Sunday, March 18, 2007

Who?

I haven't posted about my personal life in a while. Yeah I've mentioned my medical issues and stuff, but have stayed away from mentioning my love life not only because its usually boring but also because it's rather uneventful.

Since the split from the Ex three years ago, I've been in very few relationships. The very first was a Turkish man whom asked me to marry him on the second date, FYI we never had a third. The next was someone that I met through the IM feature at work. We worked different shifts and at different offices so I thought it would be safe, until that is word got around that we were involved and just like the friggin paparazzi we were being harassed. It ended soon after. Then I waited about a year or so and "accidentally" found myself leaning towards a "friends with benefits" kinda thing with another co-worker, which oddly enough ended as soon as it began. This one in particular however, I was really sensitive about. I didn't want anyone at work to know about us. See almost two years ago I was shown another co-workers profile on a dating site. What he wrote about himself really
stood out in my mind. I'll probably never tell him that I have a crush on him, but I will tell him that his awesome literary skills were my own inspiration to blog.

Ok, back to my personal dilemma. See I will always have this place in my heart set aside for said crush. But right now I have another issue. My otherwise innocent flirting has got me caught up in a bit of a web. I'm still seeing The Ray and the kids are growing quite fond of him. I on the other hand have exhausted my patience. We only see each other for maybe 4 hours a week and there's alot more that I wont ramble about now.
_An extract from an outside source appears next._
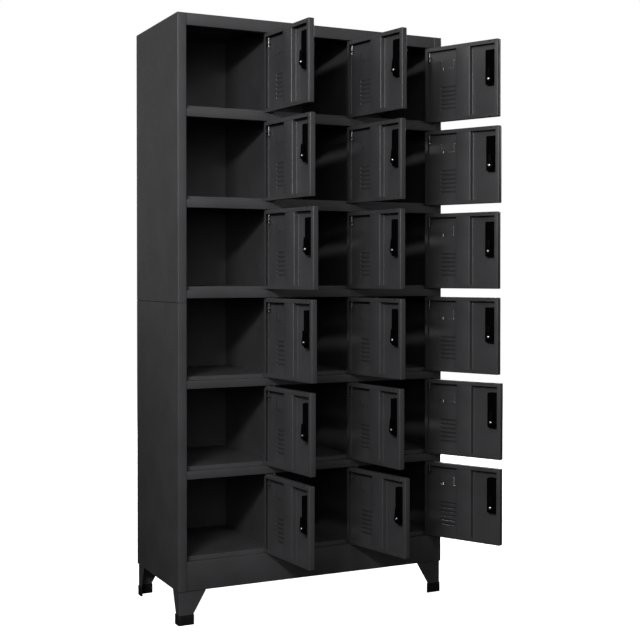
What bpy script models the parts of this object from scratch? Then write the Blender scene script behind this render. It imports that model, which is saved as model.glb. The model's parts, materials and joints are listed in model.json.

Then... one night I volunteered to work the overnight tour and well naturally flirted back at one of the people I was dispatching. The flirting was followed up again the next day and has continued for about 2 weeks now. Here's where it gets difficult... Now he wants to meet me. We've exchanged pictures and stuff but he wants to actually sit and have dinner. We just spent 5 hours on the phone because he wanted to stay up with me and keep me company. During this time he revealed just how fucked up his life had been until recently. He mentioned just how much he's hurt all his life and that he never thought he could open his heart again and trust someone, but he now feels he can with me.

I now realize that Ray and I may have some good laughs together, but the truth is I'm not happy. He still cant open his heart and tell me how he feels. This new guys done it in only 2 weeks. Something's not right. I just don't wanna hurt anyone, including myself. A little guidance would be great. I know that I cant carry on two relationships at the same time, so I have to say goodbye to one. But who?